On August 23, 1945, President Harry S. Truman presented García with the Medal of Honor at the White House. The official citation spoke of gallantry and heroism. To his men, it meant this: García stood when no one else could, and because of that, they lived to fight on.
Citizen, Husband, Counselor
After the president pinned the medal on him, life went on.
Interesting side note: While waiting for Truman to return to town for the ceremony, García slept on cots with the cooks at the War College. No luxury, no fanfare—just the most basic of accommodations and patience. Mexico later recognized him with its Mérito Militar award in January 1946.
In 1947, García became a U.S. citizen. He finished high school in 1951, married Alicia Reyes the following year, and together they raised three children. He worked for about twenty-five years as a counselor with the VA in Houston, helping fellow veterans fight battles that didn’t end overseas.
In November 1963, he joined other Hispanic veterans at Houston’s Rice Hotel to hear President John F. Kennedy speak. The next day, Kennedy was shot dead in Dallas. García, like many others, carried the weight of that moment.
A Hero Meets the Home Front
Not all of García’s homecoming was praise and recognition. Just days after returning from the war, he stopped at the Oasis Café in Richmond, Texas. The owner refused him service because he was Mexican. A scuffle broke out. The local police threw the bruised war hero in jail and charged him with assault. Public outrage followed, and by June 1946, the charges were quietly dropped.

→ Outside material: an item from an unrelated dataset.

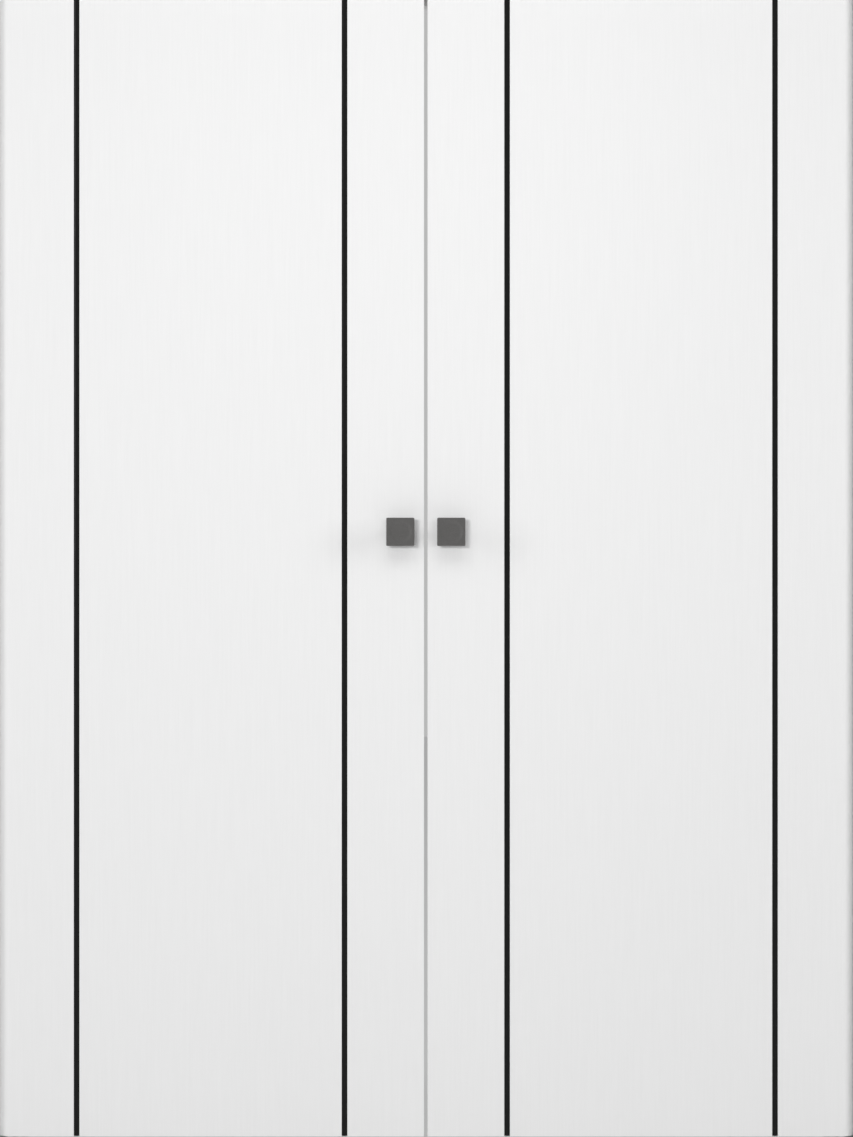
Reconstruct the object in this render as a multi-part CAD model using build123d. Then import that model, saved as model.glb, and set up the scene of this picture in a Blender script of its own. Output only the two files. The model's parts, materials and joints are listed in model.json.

The incident became part of the Latino civil rights fight in Texas. It proved that even a Medal of Honor around your neck didn’t guarantee respect in the country you fought for.
The Final Miles—and What Endures
On Christmas Eve 1972, García died in a head-on collision on U.S. 59 near Sugar Land, Texas. He was 52. The Army buried him with full honors at Houston National Cemetery.

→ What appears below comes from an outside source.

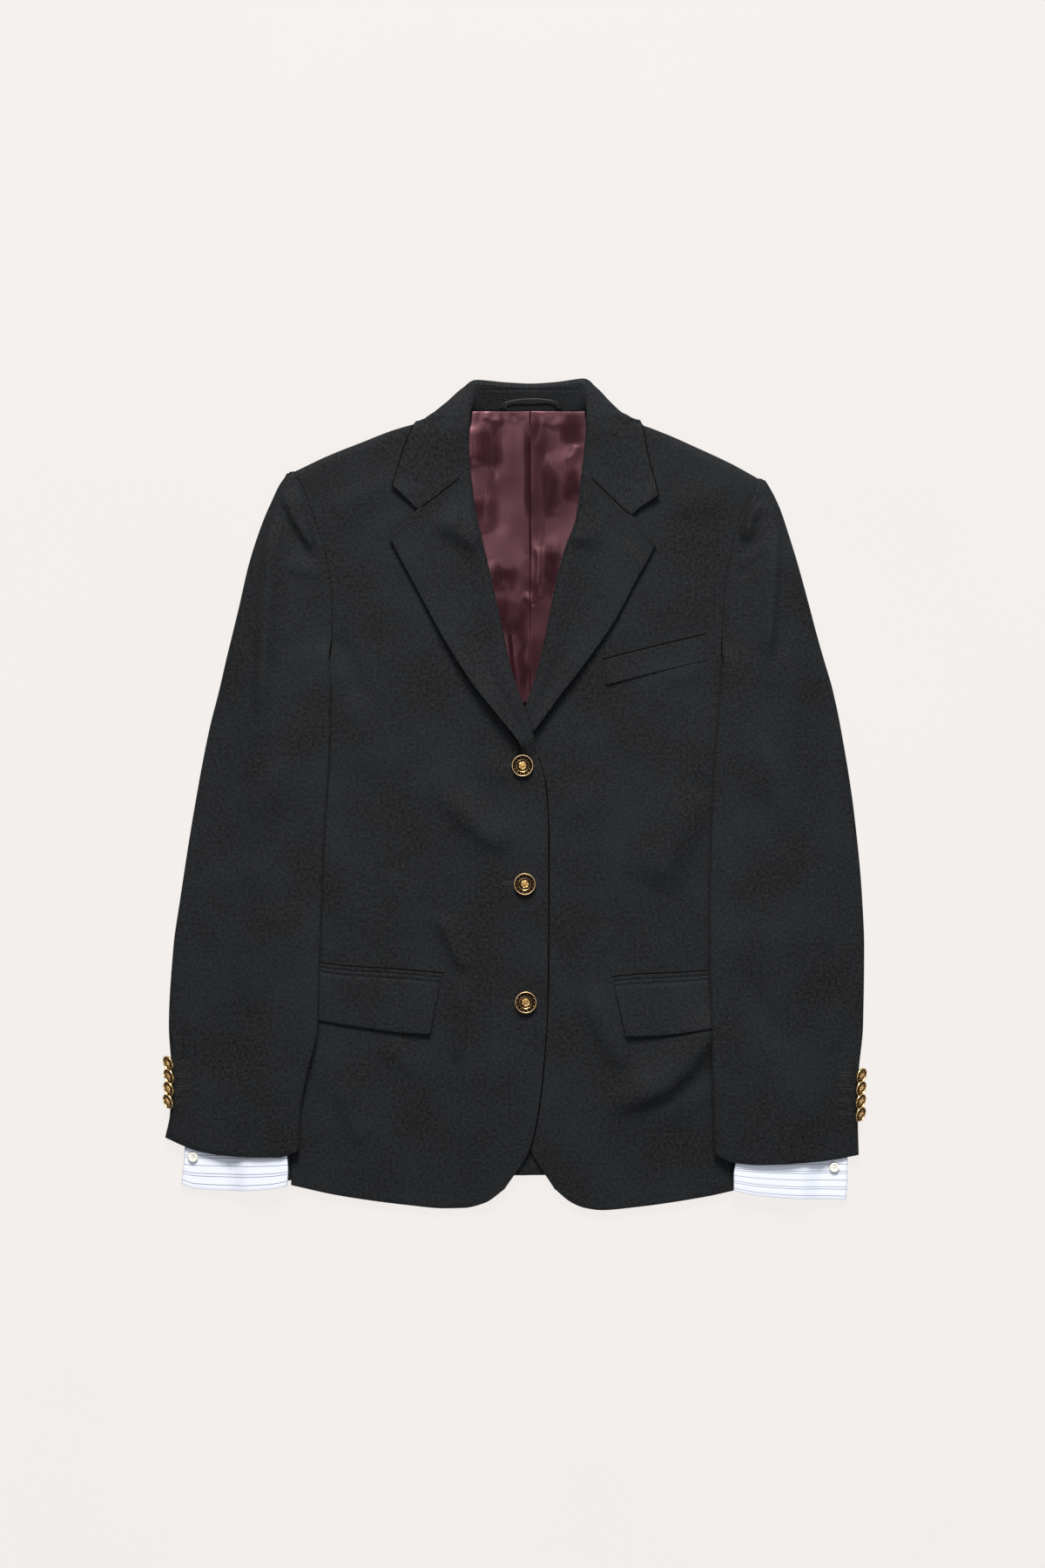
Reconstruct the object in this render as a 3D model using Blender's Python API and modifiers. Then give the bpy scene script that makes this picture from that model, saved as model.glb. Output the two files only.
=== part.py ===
"""A single-breasted suit jacket, buttoned and laid flat on its back.

The frame is the surface it lies on: X across the chest, Y from hem to neck, Z up.
The origin is under the middle of the jacket's box. Each cut piece of cloth is one
open sheet through the middle of its wall, given its thickness by Solidify.
Tables and sizes are in millimetres, and MM turns them into Blender's metres.
"Right" and "left" are the wearer's: the wearer's right is at -X.
"""

import math
from typing import NamedTuple

import bmesh
import bpy
import numpy as np
from mathutils import Euler, Vector

MM = 0.001
NAME = "suit_jacket"

# Walls: outer cloth with its interlining, plain cloth, satin and shirting.
FRONT_WALL = 2.0
CLOTH_WALL = 1.6
LINING_WALL = 1.0
SHIRT_WALL = 1.0
FLAP_WALL = 1.6
SEAM_GAP = 0.3
LAY_GAP = 0.6

FLOOR = CLOTH_WALL / 2
CENTRE_BACK = 14.0
LINING_EASE = 1.1
ROLL_LIP = 5.5
HIDDEN_GAP = 1.2
NECK_GAP = 2.4
SIDE_WIDTH = 36.0
EDGE_ROLL = 8.0
ARM_DEPTH = 4.0
CUFF_DEPTH = 5.5
HEAD_ZONE = 258.0
HEM_ZONE = -296.0
SLEEVE_HEM_ZONE = -286.0
SHIRT_HEM_ZONE = -330.0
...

Texas kept his name alive. In 1981, Houston renamed a stretch of 69th Street as SSgt. Macario García Drive. Two years later, Vice President George H. W. Bush dedicated the Macario García Army Reserve Center. Schools in Houston and Fort Bend now bear his name, and his Medal of Honor is preserved at the Texas Capitol in Austin.
Why He Matters
García’s life was the story of grit made flesh: a farmhand with a third-grade education, not yet a citizen, stepping into the storm at Utah Beach and then crawling forward alone against German guns in the Hürtgen. He bled for the flag before the flag claimed him, and when the war was over, he dedicated himself to serving veterans who carried scars of their own.
His example is a field manual written in blood and determination: do the work, take the hit, get back up, and pull others along with you.
Many could benefit from learning about him and embodying his values of action and honor.